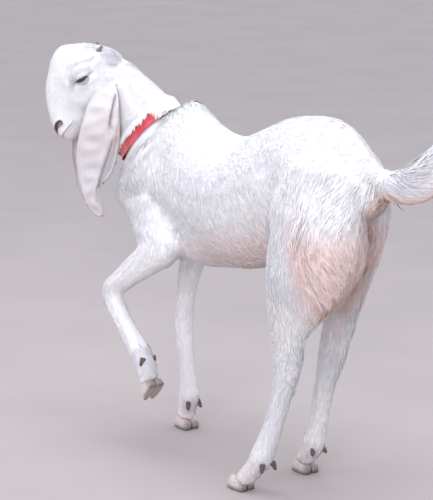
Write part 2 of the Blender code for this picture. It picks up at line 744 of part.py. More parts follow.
def main():
    clear_scene()
    goat = make_collection("goat")
    cutters = make_collection("cutters")
    coat = make_material("coat", (0.86, 0.84, 0.82), 0.85)
    inner_ear = make_material("ear_skin", (0.83, 0.77, 0.76), 0.8)
    eyeball = make_material("eye", (0.05, 0.035, 0.03), 0.15)
    horn_matter = make_material("horn", (0.30, 0.28, 0.27), 0.6)
    claw_matter = make_material("claw", (0.25, 0.20, 0.18), 0.55)
    webbing = make_material("collar", (0.70, 0.09, 0.11), 0.8)

    flesh = make_flesh(goat)
    thin_out(flesh)
    whole = copy_object(flesh, "whole", cutters)
    pieces = part_flesh(flesh, goat, cutters)
    painted = [(piece, coat) for piece in pieces.values()]
    for side in (1.0, -1.0):
        eye = make_eye(side, goat)
        bpy.context.view_layer.update()
        sink_eye(pieces["head"], eye, cutters)
        painted.append((eye, eyeball))
        ear = make_ear(side, goat)
        horn = make_horn(side, goat)
        bpy.context.view_layer.update()
        carve(ear, pieces["head"], cutters)
        carve(horn, whole, cutters)
        painted.append((ear, inner_ear))
        painted.append((horn, horn_matter))
    bpy.data.objects.remove(whole, do_unlink=True)
    for name in FEET:
        leg = pieces[name]
        claws = make_claws(leg, goat, cutters)
        dewclaws = make_dewclaws(leg, goat)
        bpy.context.view_layer.update()
        for dewclaw in dewclaws:
            carve(dewclaw, leg, cutters)
        painted.extend((piece, claw_matter) for piece in claws + dewclaws)
    painted.append((make_collar(pieces["neck"], goat, cutters), webbing))
    for obj, material in painted:
        obj.data.materials.clear()
        obj.data.materials.append(material)
        shade_smooth(obj)
    stand_on_origin([obj for obj, _ in painted])


main()
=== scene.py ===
"""Skin, coat, eyes, hooves, horn buds and collar of a young lop-eared goat, laid over its frame."""

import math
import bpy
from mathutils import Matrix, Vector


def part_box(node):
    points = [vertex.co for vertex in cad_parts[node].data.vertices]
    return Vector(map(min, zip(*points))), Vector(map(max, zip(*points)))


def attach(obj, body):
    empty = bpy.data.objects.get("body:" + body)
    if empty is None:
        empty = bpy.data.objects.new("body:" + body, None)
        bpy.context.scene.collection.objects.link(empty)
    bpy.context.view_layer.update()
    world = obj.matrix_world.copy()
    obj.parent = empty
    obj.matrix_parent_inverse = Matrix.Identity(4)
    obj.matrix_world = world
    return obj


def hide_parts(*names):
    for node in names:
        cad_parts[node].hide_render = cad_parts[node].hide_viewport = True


bl_info = {
    "name": "Goat Dresser",
    "version": (1, 0, 0),
    "blender": (4, 5, 0),
    "location": "3D View > Sidebar > Goat",
    "description": "Builds the skin, coat, eyes, hooves, horn buds and collar of a young goat",
    "category": "Object",
}

import bmesh
import bpy
import numpy as np
from mathutils import Matrix, Vector
from mathutils.bvhtree import BVHTree

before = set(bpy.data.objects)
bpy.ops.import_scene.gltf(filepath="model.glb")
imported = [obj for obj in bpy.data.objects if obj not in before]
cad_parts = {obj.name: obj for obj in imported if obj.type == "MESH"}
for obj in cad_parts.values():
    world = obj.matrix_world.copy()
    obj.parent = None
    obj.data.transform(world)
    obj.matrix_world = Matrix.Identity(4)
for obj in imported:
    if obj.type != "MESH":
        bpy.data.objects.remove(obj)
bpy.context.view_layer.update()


# ---------------------------------------------------------------- body and head frames

UP = Vector((0.0, 0.0, 1.0))
FORWARD = Vector((0.0, -1.0, 0.0))
LEFT = Vector((1.0, 0.0, 0.0))

# The right forefoot's outer claw, forward and left of the point on the floor under the withers
NEAR_SOLE = "claw_outer_foreleg_right"
NEAR_SOLE_FORWARD = 0.071
NEAR_SOLE_LEFT = -0.06499

POLL = (0.165, 0.079, 0.815)
HEAD_TURN = math.radians(61.5)
HEAD_DROP = math.radians(63.0)
COLLAR_AXIS = (0.66, 0.30, 0.69)

REGIONS = (
    "trunk", "neck", "head", "tail", "foreleg_left", "foreleg_right",
    "hindleg_left", "hindleg_right", "ear_left", "ear_right",
)
FLESH = REGIONS[:8]
EYES = ("eye_left", "eye_right")
LEGS = REGIONS[4:8]


def middle(node):
    low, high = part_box(node)
    return 0.5 * (low + high)


def withers():
    sole = middle(NEAR_SOLE)
    return Vector((sole.x - NEAR_SOLE_LEFT, sole.y + NEAR_SOLE_FORWARD, 0.0))


WITHERS = withers()


def at(forward, left, up):
    """Point given forward and left of the withers and up from the floor."""
    return WITHERS + FORWARD * forward + LEFT * left + UP * up


def along(forward, left, up):
    return FORWARD * forward + LEFT * left + UP * up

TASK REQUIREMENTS
Give again, word for word, only the lines running from the line with "obj.data.materials.append(material)" through the line with "and head frames"; include both of those lines.

CORRECT RESULT
        obj.data.materials.append(material)
        shade_smooth(obj)
    stand_on_origin([obj for obj, _ in painted])


main()
=== scene.py ===
"""Skin, coat, eyes, hooves, horn buds and collar of a young lop-eared goat, laid over its frame."""

import math
import bpy
from mathutils import Matrix, Vector


def part_box(node):
    points = [vertex.co for vertex in cad_parts[node].data.vertices]
    return Vector(map(min, zip(*points))), Vector(map(max, zip(*points)))


def attach(obj, body):
    empty = bpy.data.objects.get("body:" + body)
    if empty is None:
        empty = bpy.data.objects.new("body:" + body, None)
        bpy.context.scene.collection.objects.link(empty)
    bpy.context.view_layer.update()
    world = obj.matrix_world.copy()
    obj.parent = empty
    obj.matrix_parent_inverse = Matrix.Identity(4)
    obj.matrix_world = world
    return obj


def hide_parts(*names):
    for node in names:
        cad_parts[node].hide_render = cad_parts[node].hide_viewport = True


bl_info = {
    "name": "Goat Dresser",
    "version": (1, 0, 0),
    "blender": (4, 5, 0),
    "location": "3D View > Sidebar > Goat",
    "description": "Builds the skin, coat, eyes, hooves, horn buds and collar of a young goat",
    "category": "Object",
}

import bmesh
import bpy
import numpy as np
from mathutils import Matrix, Vector
from mathutils.bvhtree import BVHTree

before = set(bpy.data.objects)
bpy.ops.import_scene.gltf(filepath="model.glb")
imported = [obj for obj in bpy.data.objects if obj not in before]
cad_parts = {obj.name: obj for obj in imported if obj.type == "MESH"}
for obj in cad_parts.values():
    world = obj.matrix_world.copy()
    obj.parent = None
    obj.data.transform(world)
    obj.matrix_world = Matrix.Identity(4)
for obj in imported:
    if obj.type != "MESH":
        bpy.data.objects.remove(obj)
bpy.context.view_layer.update()


# ---------------------------------------------------------------- body and head frames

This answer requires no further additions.